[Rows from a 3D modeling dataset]
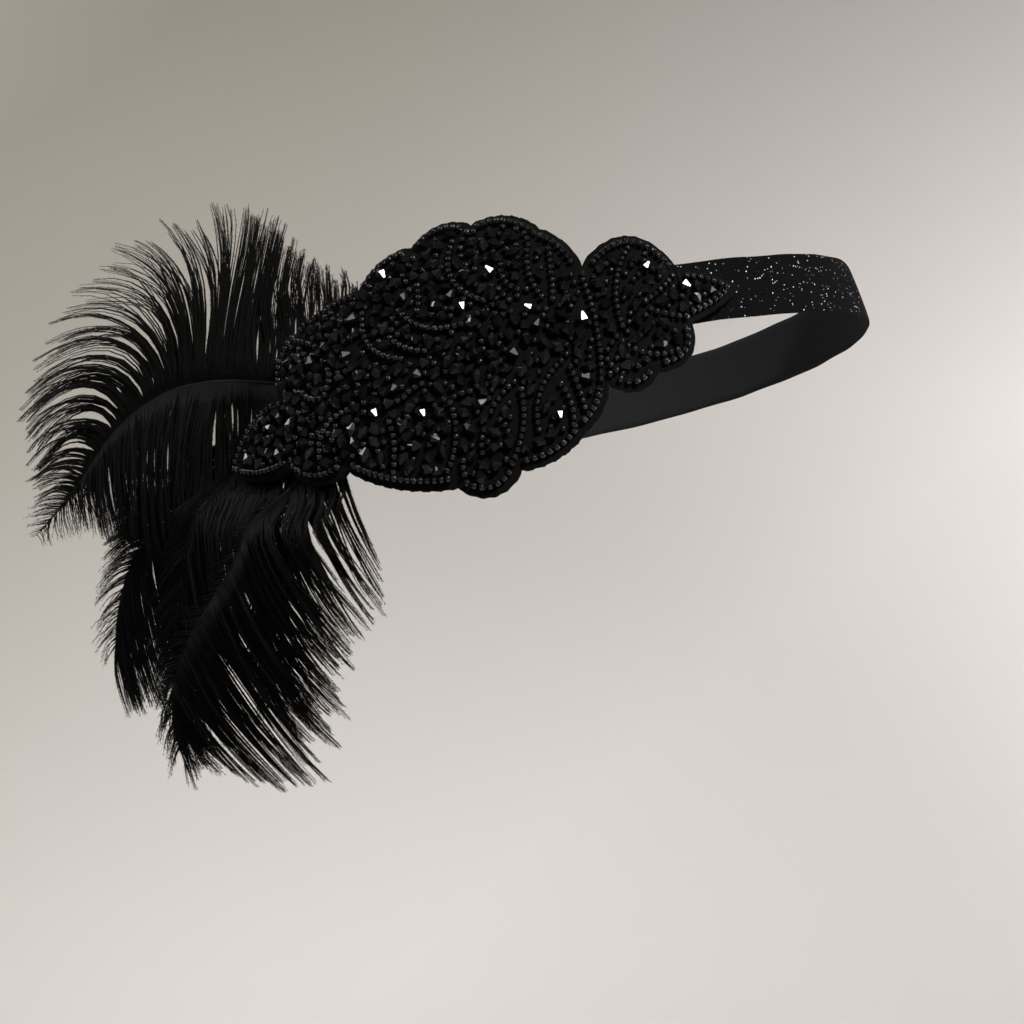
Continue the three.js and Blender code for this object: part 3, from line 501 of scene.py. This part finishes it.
def strung(line, pitch):
    """Evenly spaced places along a line, with the way the line runs there."""
    step = np.hypot(*np.diff(line, axis=0).T)
    length = np.concatenate([[0], np.cumsum(step)])
    count = max(int(length[-1] / pitch), 1)
    stops = (np.arange(count) + 0.5) * length[-1] / count
    spots = np.stack([np.interp(stops, length, line[:, axis]) for axis in (0, 1)], axis=-1)
    ways = np.stack([np.interp(stops, (length[1:] + length[:-1]) / 2, np.diff(line[:, axis]) / step)
                     for axis in (0, 1)], axis=-1)
    return spots, ways / np.hypot(ways[:, 0], ways[:, 1])[:, None]


def arc_line(row):
    """The chord of a row, swollen to the left of its way by a parabola."""
    scale = np.array([FELT_LENGTH, FELT_WIDTH])
    start, end = row[:2] * scale, row[2:4] * scale
    way = (end - start) / np.hypot(*(end - start))
    part = np.linspace(0, 1, 40)[:, None]
    swell = row[4] * FELT_WIDTH * 4 * part * (1 - part)
    return start + (end - start) * part + np.array([-way[1], way[0]]) * swell


def rim_line(edge, side, index):
    """One scallop of the rim, moved in from the felt's edge by RIM_MARGIN, square to itself."""
    share = np.linspace(edge[index, 0] + 0.002, edge[index + 1, 0] - 0.002, 50)
    line = edge_line(edge, side, share)
    way = np.gradient(line, axis=0)
    way /= np.hypot(way[:, 0], way[:, 1])[:, None]
    return line + np.stack([way[:, 1], -way[:, 0]], axis=-1) * side * RIM_MARGIN


def thinned(spots, ways, clearance):
    """Keeps each bead that is clear of all the beads kept before it."""
    kept = []
    for index in range(len(spots)):
        gap = np.hypot(*(spots[kept] - spots[index]).T) if kept else np.array([np.inf])
        if gap.min() > clearance:
            kept.append(index)
    return spots[kept], ways[kept]


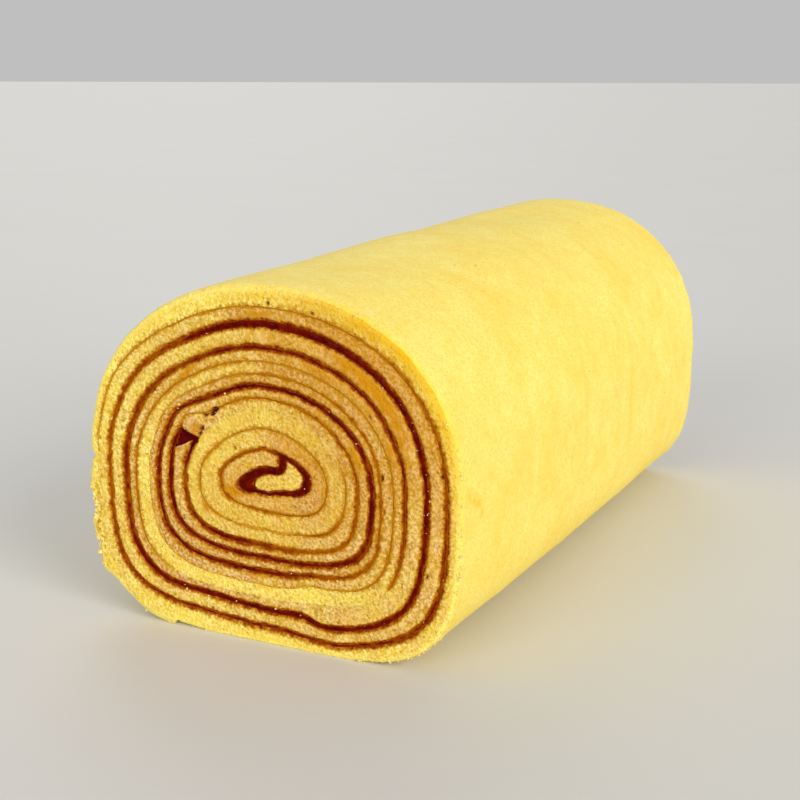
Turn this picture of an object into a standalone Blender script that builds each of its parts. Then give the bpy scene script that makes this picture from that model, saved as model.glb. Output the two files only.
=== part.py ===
"""Swiss roll cake: three thin sponge sheets wound one after another round a dark fruit filling.

The roll lies along Y with its cut face at -Y, rests on its flat underside at z = 0, and X runs
to the right of the cut face.  All the solids follow one winding line, reach(turn), measured
outward from the winding centre.  Turn 0 points straight down from the centre, and the winding
runs to the right, up, to the left and down again.
"""

import bpy
import numpy as np

# ---------------------------------------------------------------- sizes, in metres
MM = 0.001
LENGTH = 0.164
CENTRE_X = 0.0004
CENTRE_Z = 0.0342
GAP = 0.0003                    # clearance between pieces that touch in the real cake
STATIONS = 36                   # stations a turn

# Reach of the winding line straight down, right, up and left, one value a turn, in mm.
DOWN = (2.6, 6.3, 10.2, 13.6, 16.1, 19.0, 21.8, 24.5, 26.9, 30.6, 34.9, 35.6)
RIGHT = (9.6, 13.8, 18.0, 20.5, 23.6, 25.6, 28.3, 30.6, 35.1, 39.3, 42.5, 46.0)
UP = (6.2, 10.5, 14.4, 16.6, 18.9, 21.4, 23.9, 26.6, 31.2, 34.5, 38.5, 42.0)
LEFT = (10.5, 15.3, 19.2, 22.8, 25.8, 27.9, 31.3, 33.9, 38.0, 40.9, 43.2, 46.0)

# Squareness of the corners (upper right, upper left, lower left, lower right):
# the value at the core, and what each turn adds as the roll slumps.
SQUARE = ((1.98, 0.024), (1.45, 0.065), (3.1, 0.09), (2.6, 0.125))

# Local swellings of the winding: height mm, angle deg, half width deg, turn, half width turns.
SWELLINGS = (
    (1.5, 150.0, 12.0, 4.9, 1.2),
    (1.9, 149.0, 7.0, 3.66, 0.3),
    (0.6, 162.0, 9.0, 3.69, 0.3),
    (-0.9, 122.0, 16.0, 8.7, 1.5),
    (0.5, 153.0, 11.0, 9.4, 0.9),
    (1.2, -64.0, 12.0, 8.9, 0.5),
    (-1.5, -62.0, 14.0, 6.0, 1.1),
    (-0.9, 240.0, 14.0, 8.3, 0.9),
    (0.7, -31.0, 12.0, 4.2, 2.2),
    (-1.5, -30.0, 28.0, 0.1, 0.4),
    (-0.9, 215.0, 8.0, 9.85, 0.3),
    (-1.3, 219.0, 9.0, 10.86, 0.4),
)

# Where the sheets and the fillings begin and end, in turns.
FOLD_START = -0.58              # the first sheet's edge, folded into the core
INNER_END = 2.681               # the first sheet's curled end
MIDDLE_START = 2.7025
LEAN = 0.018                    # how much further on its outer side starts, in turns
MIDDLE_END = 7.128              # the second sheet tapers out under the third
OUTER_START = 7.062             # the third sheet's square cut end, under the roll
OUTER_END = 9.905               # the third sheet's outer edge, thinned against the table
OPEN_FROM = 8.999               # from here on no sheet covers the third one
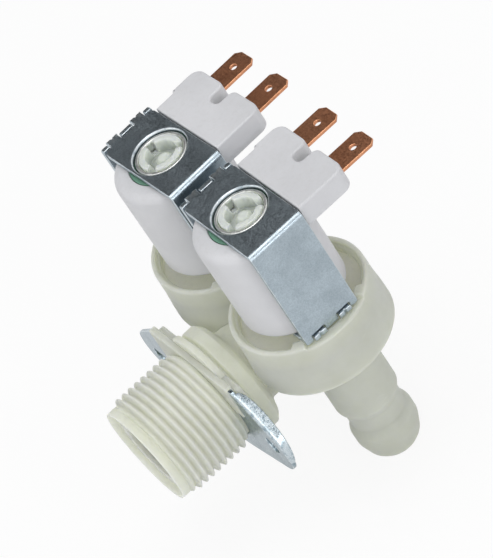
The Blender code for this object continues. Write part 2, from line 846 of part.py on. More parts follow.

WRITTEN REQUEST: Nothing should be left out: return all of the records exactly.

SOLUTION FOR THIS PROBLEM:
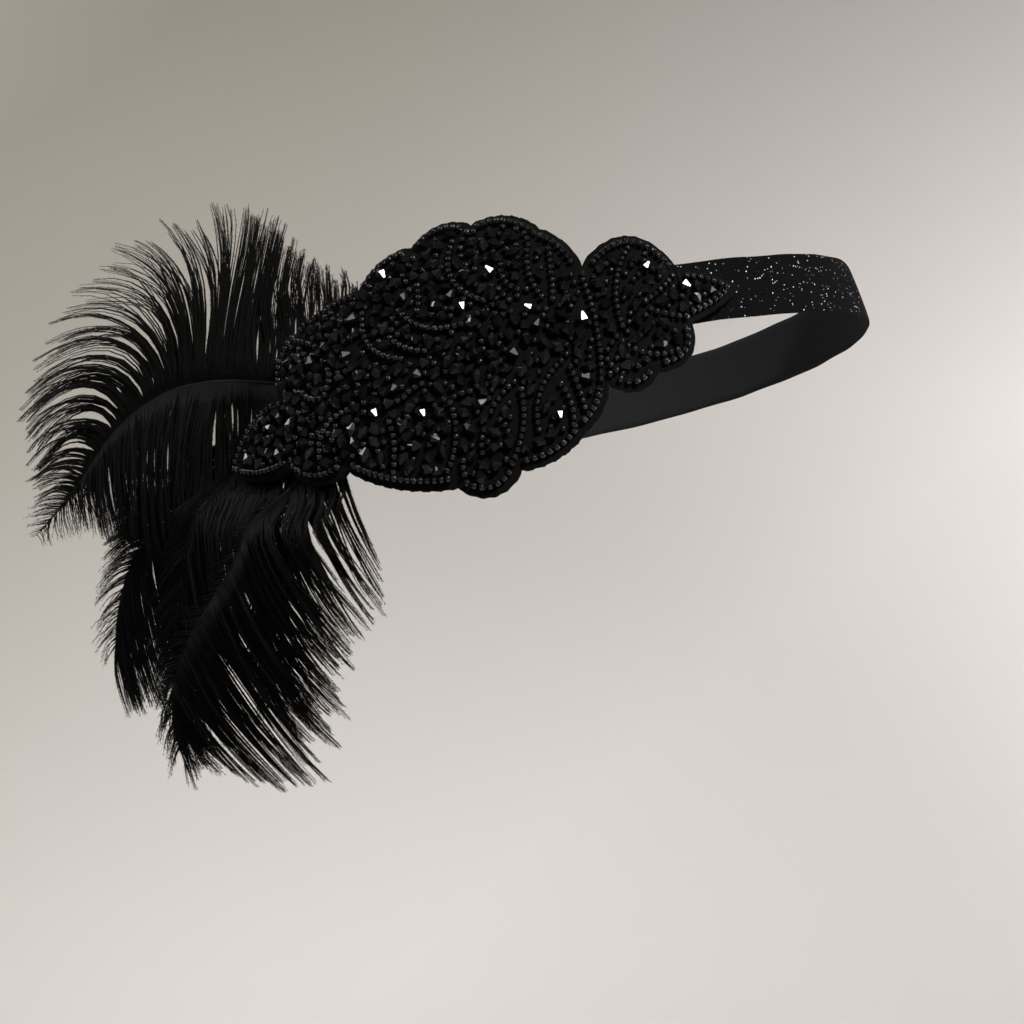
Continue the three.js and Blender code for this object: part 3, from line 501 of scene.py. This part finishes it.
def strung(line, pitch):
    """Evenly spaced places along a line, with the way the line runs there."""
    step = np.hypot(*np.diff(line, axis=0).T)
    length = np.concatenate([[0], np.cumsum(step)])
    count = max(int(length[-1] / pitch), 1)
    stops = (np.arange(count) + 0.5) * length[-1] / count
    spots = np.stack([np.interp(stops, length, line[:, axis]) for axis in (0, 1)], axis=-1)
    ways = np.stack([np.interp(stops, (length[1:] + length[:-1]) / 2, np.diff(line[:, axis]) / step)
                     for axis in (0, 1)], axis=-1)
    return spots, ways / np.hypot(ways[:, 0], ways[:, 1])[:, None]


def arc_line(row):
    """The chord of a row, swollen to the left of its way by a parabola."""
    scale = np.array([FELT_LENGTH, FELT_WIDTH])
    start, end = row[:2] * scale, row[2:4] * scale
    way = (end - start) / np.hypot(*(end - start))
    part = np.linspace(0, 1, 40)[:, None]
    swell = row[4] * FELT_WIDTH * 4 * part * (1 - part)
    return start + (end - start) * part + np.array([-way[1], way[0]]) * swell


def rim_line(edge, side, index):
    """One scallop of the rim, moved in from the felt's edge by RIM_MARGIN, square to itself."""
    share = np.linspace(edge[index, 0] + 0.002, edge[index + 1, 0] - 0.002, 50)
    line = edge_line(edge, side, share)
    way = np.gradient(line, axis=0)
    way /= np.hypot(way[:, 0], way[:, 1])[:, None]
    return line + np.stack([way[:, 1], -way[:, 0]], axis=-1) * side * RIM_MARGIN


def thinned(spots, ways, clearance):
    """Keeps each bead that is clear of all the beads kept before it."""
    kept = []
    for index in range(len(spots)):
        gap = np.hypot(*(spots[kept] - spots[index]).T) if kept else np.array([np.inf])
        if gap.min() > clearance:
            kept.append(index)
    return spots[kept], ways[kept]


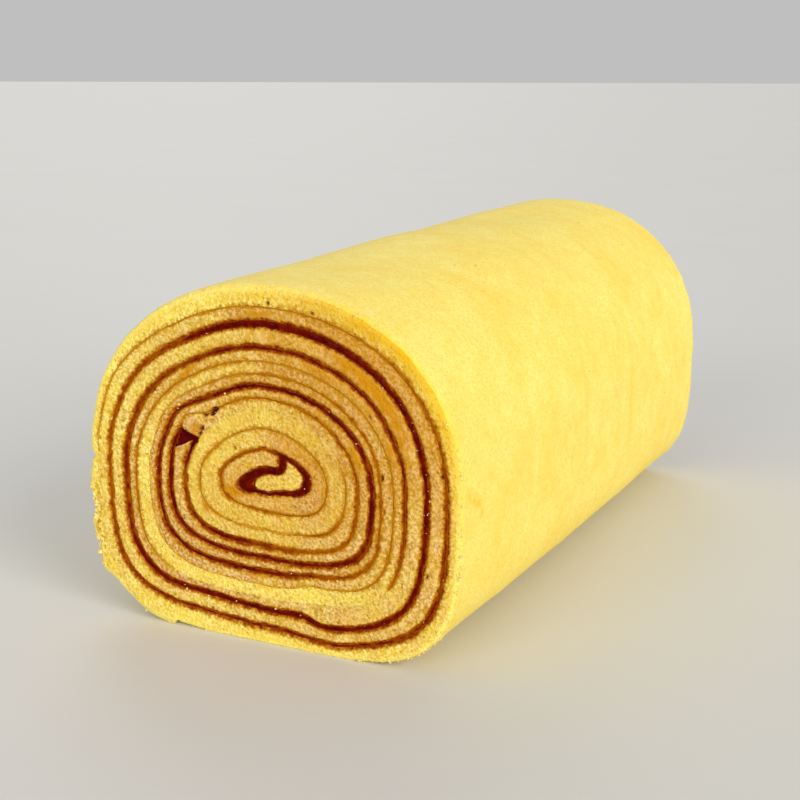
Turn this picture of an object into a standalone Blender script that builds each of its parts. Then give the bpy scene script that makes this picture from that model, saved as model.glb. Output the two files only.
=== part.py ===
"""Swiss roll cake: three thin sponge sheets wound one after another round a dark fruit filling.

The roll lies along Y with its cut face at -Y, rests on its flat underside at z = 0, and X runs
to the right of the cut face.  All the solids follow one winding line, reach(turn), measured
outward from the winding centre.  Turn 0 points straight down from the centre, and the winding
runs to the right, up, to the left and down again.
"""

import bpy
import numpy as np

# ---------------------------------------------------------------- sizes, in metres
MM = 0.001
LENGTH = 0.164
CENTRE_X = 0.0004
CENTRE_Z = 0.0342
GAP = 0.0003                    # clearance between pieces that touch in the real cake
STATIONS = 36                   # stations a turn

# Reach of the winding line straight down, right, up and left, one value a turn, in mm.
DOWN = (2.6, 6.3, 10.2, 13.6, 16.1, 19.0, 21.8, 24.5, 26.9, 30.6, 34.9, 35.6)
RIGHT = (9.6, 13.8, 18.0, 20.5, 23.6, 25.6, 28.3, 30.6, 35.1, 39.3, 42.5, 46.0)
UP = (6.2, 10.5, 14.4, 16.6, 18.9, 21.4, 23.9, 26.6, 31.2, 34.5, 38.5, 42.0)
LEFT = (10.5, 15.3, 19.2, 22.8, 25.8, 27.9, 31.3, 33.9, 38.0, 40.9, 43.2, 46.0)

# Squareness of the corners (upper right, upper left, lower left, lower right):
# the value at the core, and what each turn adds as the roll slumps.
SQUARE = ((1.98, 0.024), (1.45, 0.065), (3.1, 0.09), (2.6, 0.125))

# Local swellings of the winding: height mm, angle deg, half width deg, turn, half width turns.
SWELLINGS = (
    (1.5, 150.0, 12.0, 4.9, 1.2),
    (1.9, 149.0, 7.0, 3.66, 0.3),
    (0.6, 162.0, 9.0, 3.69, 0.3),
    (-0.9, 122.0, 16.0, 8.7, 1.5),
    (0.5, 153.0, 11.0, 9.4, 0.9),
    (1.2, -64.0, 12.0, 8.9, 0.5),
    (-1.5, -62.0, 14.0, 6.0, 1.1),
    (-0.9, 240.0, 14.0, 8.3, 0.9),
    (0.7, -31.0, 12.0, 4.2, 2.2),
    (-1.5, -30.0, 28.0, 0.1, 0.4),
    (-0.9, 215.0, 8.0, 9.85, 0.3),
    (-1.3, 219.0, 9.0, 10.86, 0.4),
)

# Where the sheets and the fillings begin and end, in turns.
FOLD_START = -0.58              # the first sheet's edge, folded into the core
INNER_END = 2.681               # the first sheet's curled end
MIDDLE_START = 2.7025
LEAN = 0.018                    # how much further on its outer side starts, in turns
MIDDLE_END = 7.128              # the second sheet tapers out under the third
OUTER_START = 7.062             # the third sheet's square cut end, under the roll
OUTER_END = 9.905               # the third sheet's outer edge, thinned against the table
OPEN_FROM = 8.999               # from here on no sheet covers the third one
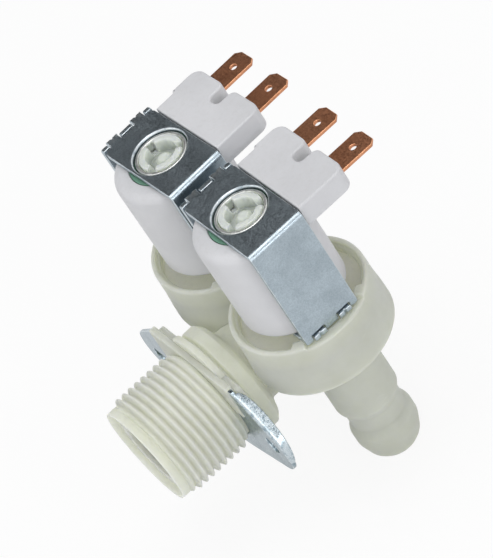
The Blender code for this object continues. Write part 2, from line 846 of part.py on. More parts follow.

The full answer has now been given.